**Directive**: Below is a listing. Quote from it, exactly, the lines from the one containing "The build123d and Blender code for this object continues." down to the one containing "The Blender code for this object continues.", both ends included, and nothing else.

□ □ □

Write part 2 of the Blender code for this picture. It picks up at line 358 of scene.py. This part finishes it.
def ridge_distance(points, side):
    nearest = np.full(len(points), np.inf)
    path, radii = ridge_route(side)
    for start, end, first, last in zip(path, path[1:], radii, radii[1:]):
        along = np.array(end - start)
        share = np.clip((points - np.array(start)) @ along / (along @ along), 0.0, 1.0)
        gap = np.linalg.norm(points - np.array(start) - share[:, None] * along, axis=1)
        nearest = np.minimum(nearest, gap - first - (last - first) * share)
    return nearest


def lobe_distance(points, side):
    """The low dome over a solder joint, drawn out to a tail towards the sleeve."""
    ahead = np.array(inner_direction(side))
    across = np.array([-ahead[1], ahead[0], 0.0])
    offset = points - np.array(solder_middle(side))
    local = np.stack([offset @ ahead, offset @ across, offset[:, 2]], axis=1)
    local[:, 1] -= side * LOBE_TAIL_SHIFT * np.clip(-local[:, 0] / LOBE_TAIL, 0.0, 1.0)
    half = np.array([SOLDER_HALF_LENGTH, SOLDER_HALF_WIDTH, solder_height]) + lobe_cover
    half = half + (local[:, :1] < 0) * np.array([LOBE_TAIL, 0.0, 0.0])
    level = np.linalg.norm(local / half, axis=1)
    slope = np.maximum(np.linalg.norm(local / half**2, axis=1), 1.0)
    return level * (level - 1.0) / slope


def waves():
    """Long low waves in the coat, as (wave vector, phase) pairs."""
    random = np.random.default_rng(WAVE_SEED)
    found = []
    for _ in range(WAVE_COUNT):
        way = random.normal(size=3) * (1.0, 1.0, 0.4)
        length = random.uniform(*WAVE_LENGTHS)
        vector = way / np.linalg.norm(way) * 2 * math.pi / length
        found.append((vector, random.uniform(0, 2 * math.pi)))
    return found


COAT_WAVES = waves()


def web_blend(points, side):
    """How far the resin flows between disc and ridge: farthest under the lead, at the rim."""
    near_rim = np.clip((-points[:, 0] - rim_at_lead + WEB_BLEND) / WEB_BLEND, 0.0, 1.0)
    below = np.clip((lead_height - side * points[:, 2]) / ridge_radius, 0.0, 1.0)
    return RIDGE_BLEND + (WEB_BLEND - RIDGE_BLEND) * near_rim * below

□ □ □

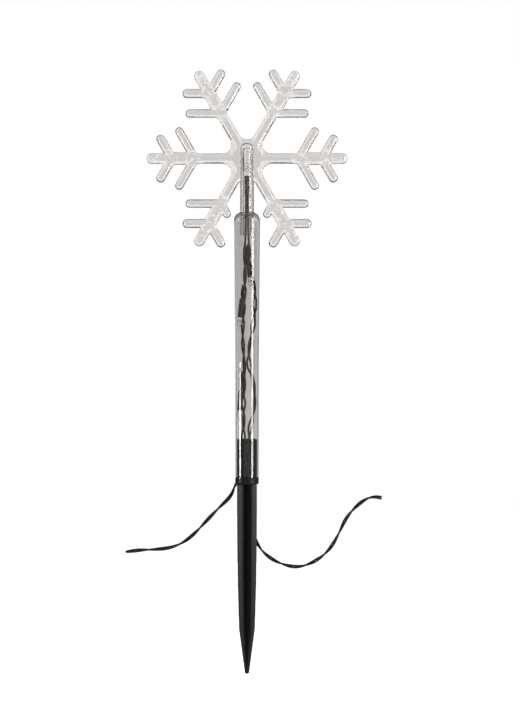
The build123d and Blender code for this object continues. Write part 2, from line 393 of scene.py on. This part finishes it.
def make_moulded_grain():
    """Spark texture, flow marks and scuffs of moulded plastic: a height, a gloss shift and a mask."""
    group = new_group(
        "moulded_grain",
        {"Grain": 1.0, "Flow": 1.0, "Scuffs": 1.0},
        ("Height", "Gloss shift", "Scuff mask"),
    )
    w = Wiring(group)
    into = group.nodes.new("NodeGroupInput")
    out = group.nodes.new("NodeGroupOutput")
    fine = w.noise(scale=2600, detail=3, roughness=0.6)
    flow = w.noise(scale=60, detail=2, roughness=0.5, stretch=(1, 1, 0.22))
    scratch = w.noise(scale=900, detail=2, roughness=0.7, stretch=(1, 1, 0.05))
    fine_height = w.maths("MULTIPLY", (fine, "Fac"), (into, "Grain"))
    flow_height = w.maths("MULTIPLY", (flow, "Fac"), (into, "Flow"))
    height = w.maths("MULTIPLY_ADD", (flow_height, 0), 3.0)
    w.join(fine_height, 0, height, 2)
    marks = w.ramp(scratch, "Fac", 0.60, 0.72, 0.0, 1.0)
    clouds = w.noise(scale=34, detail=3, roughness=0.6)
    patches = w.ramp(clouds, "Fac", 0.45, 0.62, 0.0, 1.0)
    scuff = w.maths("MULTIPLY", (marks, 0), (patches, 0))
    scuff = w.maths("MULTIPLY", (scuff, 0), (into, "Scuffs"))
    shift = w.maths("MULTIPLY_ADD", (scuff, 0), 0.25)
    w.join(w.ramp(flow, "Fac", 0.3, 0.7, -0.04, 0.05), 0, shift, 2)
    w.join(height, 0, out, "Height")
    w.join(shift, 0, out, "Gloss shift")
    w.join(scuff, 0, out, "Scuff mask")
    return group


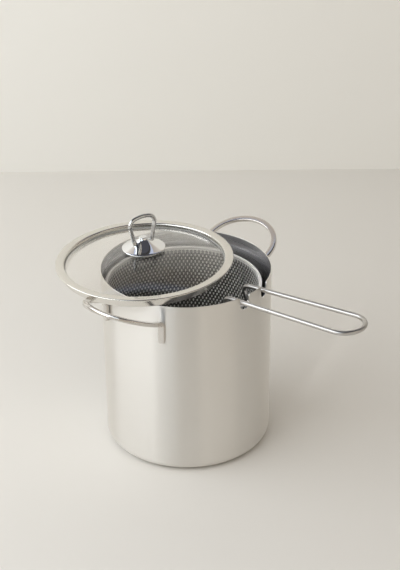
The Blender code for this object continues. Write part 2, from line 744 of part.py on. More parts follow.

□ □ □

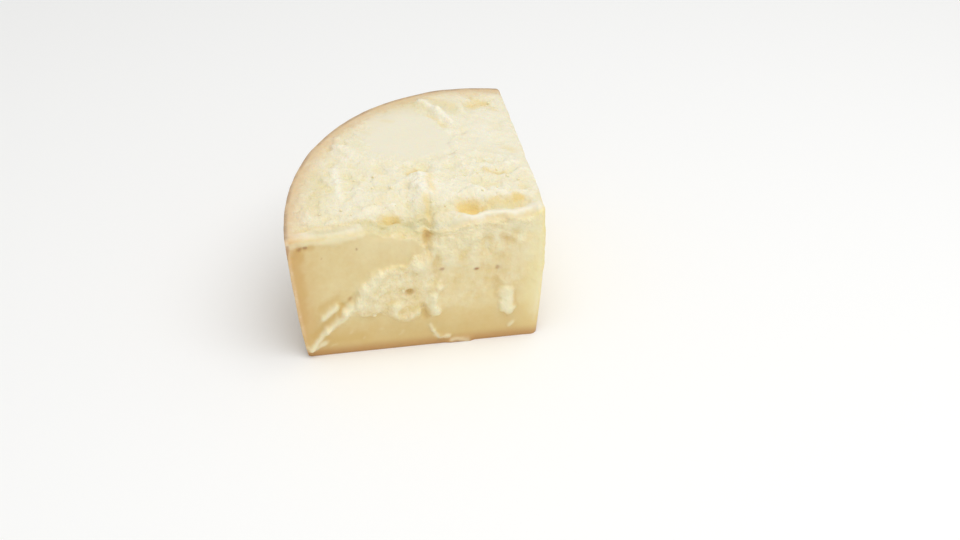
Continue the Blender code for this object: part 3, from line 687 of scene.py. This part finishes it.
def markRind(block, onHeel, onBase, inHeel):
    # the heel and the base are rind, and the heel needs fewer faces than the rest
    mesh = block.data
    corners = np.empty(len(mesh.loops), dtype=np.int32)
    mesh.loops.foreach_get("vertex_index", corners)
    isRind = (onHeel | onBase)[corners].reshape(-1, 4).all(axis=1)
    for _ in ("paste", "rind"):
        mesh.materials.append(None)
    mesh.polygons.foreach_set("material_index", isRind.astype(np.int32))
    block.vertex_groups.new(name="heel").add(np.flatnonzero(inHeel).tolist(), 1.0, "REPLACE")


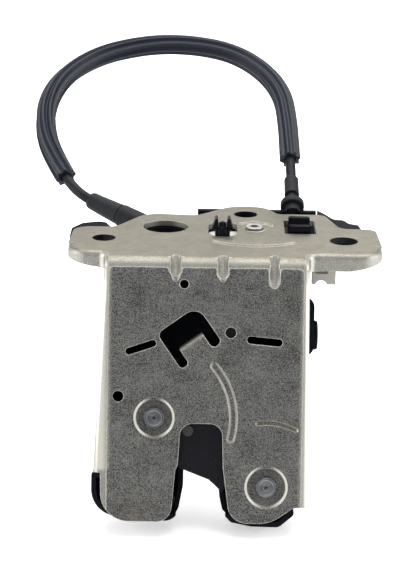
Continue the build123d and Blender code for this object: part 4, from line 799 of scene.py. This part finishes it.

□ □ □

**Completed exercise**:
The build123d and Blender code for this object continues. Write part 2, from line 393 of scene.py on. This part finishes it.
def make_moulded_grain():
    """Spark texture, flow marks and scuffs of moulded plastic: a height, a gloss shift and a mask."""
    group = new_group(
        "moulded_grain",
        {"Grain": 1.0, "Flow": 1.0, "Scuffs": 1.0},
        ("Height", "Gloss shift", "Scuff mask"),
    )
    w = Wiring(group)
    into = group.nodes.new("NodeGroupInput")
    out = group.nodes.new("NodeGroupOutput")
    fine = w.noise(scale=2600, detail=3, roughness=0.6)
    flow = w.noise(scale=60, detail=2, roughness=0.5, stretch=(1, 1, 0.22))
    scratch = w.noise(scale=900, detail=2, roughness=0.7, stretch=(1, 1, 0.05))
    fine_height = w.maths("MULTIPLY", (fine, "Fac"), (into, "Grain"))
    flow_height = w.maths("MULTIPLY", (flow, "Fac"), (into, "Flow"))
    height = w.maths("MULTIPLY_ADD", (flow_height, 0), 3.0)
    w.join(fine_height, 0, height, 2)
    marks = w.ramp(scratch, "Fac", 0.60, 0.72, 0.0, 1.0)
    clouds = w.noise(scale=34, detail=3, roughness=0.6)
    patches = w.ramp(clouds, "Fac", 0.45, 0.62, 0.0, 1.0)
    scuff = w.maths("MULTIPLY", (marks, 0), (patches, 0))
    scuff = w.maths("MULTIPLY", (scuff, 0), (into, "Scuffs"))
    shift = w.maths("MULTIPLY_ADD", (scuff, 0), 0.25)
    w.join(w.ramp(flow, "Fac", 0.3, 0.7, -0.04, 0.05), 0, shift, 2)
    w.join(height, 0, out, "Height")
    w.join(shift, 0, out, "Gloss shift")
    w.join(scuff, 0, out, "Scuff mask")
    return group


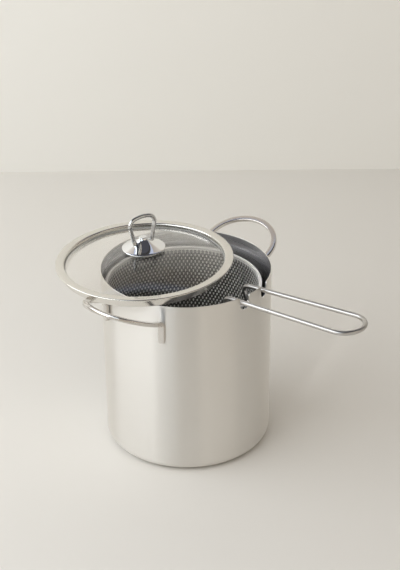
The Blender code for this object continues. Write part 2, from line 744 of part.py on. More parts follow.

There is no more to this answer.